More than 70 organisations participated in the seven-week-long trial, including banks and corporates from over 25 countries and across multiple sectors including financial services, IT and telecoms, logistics, maritime, real estate, hospitality and the automotive industry.

These included ABN Amro, Banorte, BMW, Citizens Bank, Commerzbank, International Islamic Trade Finance Corporation (ITFC), SBI, Steelforce, SüdFactoring (a subsidiary of LBBW), Sumitomo Corporation, the Bank of East Asia and SABB, all of which trialled working capital applications with a focus on the network’s receivables finance solution.

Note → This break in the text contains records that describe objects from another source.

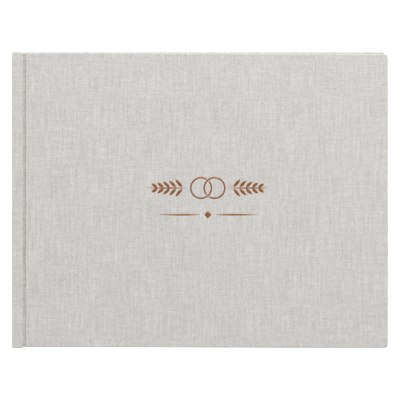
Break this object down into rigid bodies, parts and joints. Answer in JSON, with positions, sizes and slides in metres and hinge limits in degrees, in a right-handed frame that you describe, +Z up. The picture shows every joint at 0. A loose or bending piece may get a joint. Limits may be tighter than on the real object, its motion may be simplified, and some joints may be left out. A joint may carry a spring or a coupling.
{
  "type": "wedding guest book",
  "caption": "Landscape hardback guest book in natural linen, with a hinge strip along the spine, a foil ornament on the front cover and blank sewn pages.",
  "frame": {"origin": "under the middle of the closed book, on the surface that its back cover lies on", "axes": "+X from the spine to the fore edge, +Y from the tail to the head, +Z up through the front cover"},
  "size_m": [0.2418, 0.1904, 0.0215],
  "materials": {
    "linen": "plain-weave natural linen book cloth, matt, with slubs and flecks",
    "grey_board": "uncoated binder's board",
    "endpaper": "uncoated warm-white endpaper",
    "page_paper": "uncoated cream page paper",
    "kraft_paper": "brown kraft spine lining",
    "mull": "open-weave starched gauze",
    "sewing_thread": "waxed linen thread",
    "band_silk": "woven head and tail band",
    "copper_foil": "hot-stamped copper-coloured foil, satin"
  },
  "bodies": {
    "case_and_spine": {"back_board": "grey_board", "back_hinge_board": "grey_board", "front_hinge_board": "grey_board", "spine_board": "grey_board", "case_cloth_back": "linen", "case_cloth_spine": "linen", "back_endpaper_pasted": "endpaper", "front_endpaper_gutter": "endpaper", "spine_lining": "kraft_paper", "spine_mull": "mull", "head_band": "band_silk", "tail_band": "band_silk", "sewing_thread_1": "sewing_thread", "sewing_thread_2": "sewing_thread", "sewing_thread_3": "sewing_thread", "sewing_thread_4": "sewing_thread", "sewing_thread_5": "sewing_thread", "signature_1_fold": "page_paper", "signature_2_fold": "page_paper", "signature_3_fold": "page_paper", "signature_4_fold": "page_paper", "signature_5_fold": "page_paper", "signature_6_fold": "page_paper", "signature_7_fold": "page_paper", "signature_8_fold": "page_paper"},
    "front_cover": {"front_board": "grey_board", "case_cloth_front": "linen", "front_endpaper_pasted": "endpaper", "foil_rings": "copper_foil", "foil_sprig_left": "copper_foil", "foil_sprig_right": "copper_foil", "foil_diamond": "copper_foil", "foil_rule_left": "copper_foil", "foil_rule_right": "copper_foil"},
    "front_flyleaf": {"front_endpaper_leaf": "endpaper"},
    "signature_1": {"signature_1_leaves": "page_paper"},
    "signature_2": {"signature_2_leaves": "page_paper"},
    "signature_3": {"signature_3_leaves": "page_paper"},
    "signature_4": {"signature_4_leaves": "page_paper"},
    "signature_5": {"signature_5_leaves": "page_paper"},
    "signature_6": {"signature_6_leaves": "page_paper"},
    "signature_7": {"signature_7_leaves": "page_paper"},
    "signature_8": {"signature_8_leaves": "page_paper"},
    "back_flyleaf": {"back_endpaper_leaf": "endpaper"}
  },
  "joints": [
    {"name": "front_cover_hinge", "type": "hinge", "parent": "case_and_spine", "child": "front_cover", "pos_m": [-0.11285, 0, 0.0217], "axis": [0, -1, 0], "range_deg": [0, 178]},
    {"name": "front_flyleaf_turn", "type": "hinge", "parent": "case_and_spine", "child": "front_flyleaf", "pos_m": [-0.11285, 0, 0.0217], "axis": [0, -1, 0], "range_deg": [0, 178]},
    {"name": "signature_1_turn", "type": "hinge", "parent": "case_and_spine", "child": "signature_1", "pos_m": [-0.11285, 0, 0.0217], "axis": [0, -1, 0], "range_deg": [0, 178]},
    {"name": "signature_2_turn", "type": "hinge", "parent": "case_and_spine", "child": "signature_2", "pos_m": [-0.11285, 0, 0.0217], "axis": [0, -1, 0], "range_deg": [0, 178]},
    {"name": "signature_3_turn", "type": "hinge", "parent": "case_and_spine", "child": "signature_3", "pos_m": [-0.11285, 0, 0.0217], "axis": [0, -1, 0], "range_deg": [0, 178]},
    {"name": "signature_4_turn", "type": "hinge", "parent": "case_and_spine", "child": "signature_4", "pos_m": [-0.11285, 0, 0.0217], "axis": [0, -1, 0], "range_deg": [0, 178]},
    {"name": "signature_5_turn", "type": "hinge", "parent": "case_and_spine", "child": "signature_5", "pos_m": [-0.11285, 0, 0.0217], "axis": [0, -1, 0], "range_deg": [0, 178]},
    {"name": "signature_6_turn", "type": "hinge", "parent": "case_and_spine", "child": "signature_6", "pos_m": [-0.11285, 0, 0.0217], "axis": [0, -1, 0], "range_deg": [0, 178]},
    {"name": "signature_7_turn", "type": "hinge", "parent": "case_and_spine", "child": "signature_7", "pos_m": [-0.11285, 0, 0.0217], "axis": [0, -1, 0], "range_deg": [0, 178]},
    {"name": "signature_8_turn", "type": "hinge", "parent": "case_and_spine", "child": "signature_8", "pos_m": [-0.11285, 0, 0.0217], "axis": [0, -1, 0], "range_deg": [0, 178]},
    {"name": "back_flyleaf_turn", "type": "hinge", "parent": "case_and_spine", "child": "back_flyleaf", "pos_m": [-0.11285, 0, 0.0217], "axis": [0, -1, 0], "range_deg": [0, 178]}
  ],
  "couplings": [
    {"joint": "front_flyleaf_turn", "follows": "front_cover_hinge", "ratio": 0.991},
    {"joint": "signature_1_turn", "follows": "front_cover_hinge", "ratio": 0.981},
    {"joint": "signature_2_turn", "follows": "front_cover_hinge", "ratio": 0.972},
    {"joint": "signature_3_turn", "follows": "front_cover_hinge", "ratio": 0.962},
    {"joint": "signature_4_turn", "follows": "front_cover_hinge", "ratio": 0.952},
    {"joint": "signature_5_turn", "follows": "front_cover_hinge", "ratio": 0.036},
    {"joint": "signature_6_turn", "follows": "front_cover_hinge", "ratio": 0.024},
    {"joint": "signature_7_turn", "follows": "front_cover_hinge", "ratio": 0.014},
    {"joint": "signature_8_turn", "follows": "front_cover_hinge", "ratio": 0.006},
    {"joint": "back_flyleaf_turn", "follows": "front_cover_hinge", "ratio": 0.002}
  ]
}
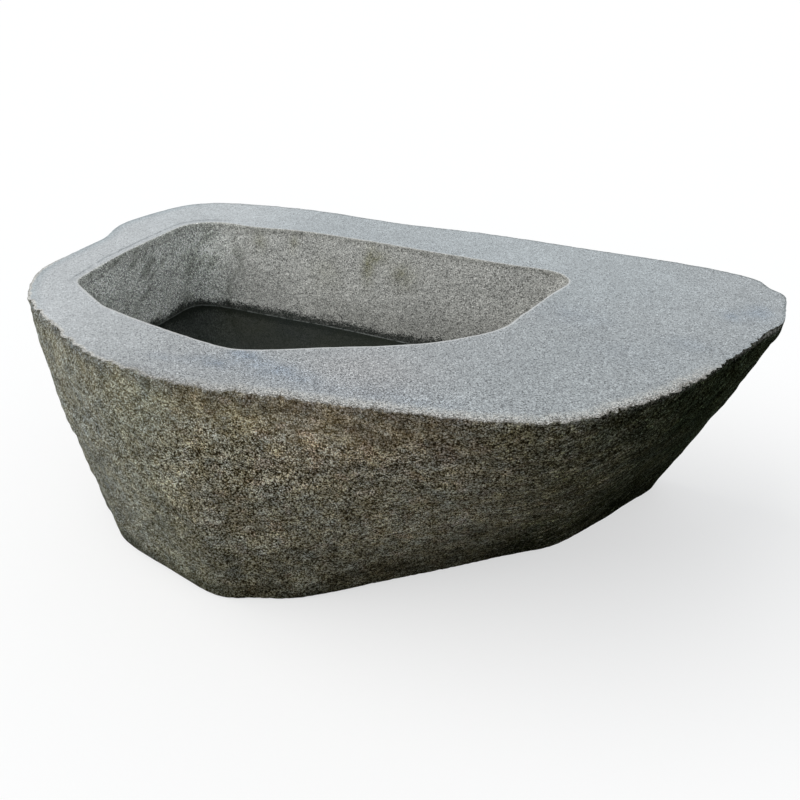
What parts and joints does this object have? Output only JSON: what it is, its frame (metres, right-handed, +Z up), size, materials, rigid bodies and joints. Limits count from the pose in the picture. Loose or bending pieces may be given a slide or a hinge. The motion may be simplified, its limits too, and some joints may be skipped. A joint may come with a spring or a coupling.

The aim of the receivables finance solution is to optimise companies’ working capital, mitigate credit risk and improve liquidity.

Launched in September 2017, Marco Polo is a technology project led by TradeIX and a consortium of banks to build an open account trade finance platform powered by R3’s Corda blockchain framework. The project completed its first proof of concept in February 2018 and has since grown to be the largest and fastest-growing trade and working capital finance network in the world, says the consortium.

The network is live on R3’s Corda, with members of Marco Polo now gearing up for production. The project had originally expected to move into production by early-2019, but this date was pushed back to the latter half of the year, TradeIX declined to comment on the reason for the delay in a previous interview. A spokesperson for TradeIX tells GTR that, as of October 8, the platform is live and available for banks to on-board their clients. “We started with the receivables financing solution and are releasing other trade finance modules such as payment commitment and accounts payable financing in the first months of next year.”

Hyperledger Fabric-based, a rival blockchain platform also addressing open account trade finance, is already in production with 14 banks across Europe, GTR reported earlier this year.

The network completed its first live commercial trade finance pilots in March, whereby German banks Commerzbank and LBBW used the platform for two commercial transactions between technology company Voith and pump and valve manufacturer KSB. It facilitated another live pilot, involving Bangkok Bank and Commerzbank in May, which saw payment secured via Marco Polo for a trade exchange between German glass manufacturer Schott (the exporter and client of Commerzbank) and Thai packaging manufacturer APA Industries (the importer and client of Bangkok Bank).

The most recent bank to join Marco Polo is BNY Mellon, in November. The full list of financial institutions involved in the trade finance initiative are: Alfa Bank, Anglo-Gulf Trade Bank, Bangkok Bank, Bank of America, Bayern LB, BNP Paribas, Bradesco, Commerzbank, Danske Bank, DNB, Helaba, ING, Intesa Sanpaolo, LBBW, National Australia Bank, National Bank of Fujairah, Natixis, NatWest, OP Financial Group, Raiffeisen Bank, SMBC, Standard Chartered Bank, Standard Bank and S-Servicepartner.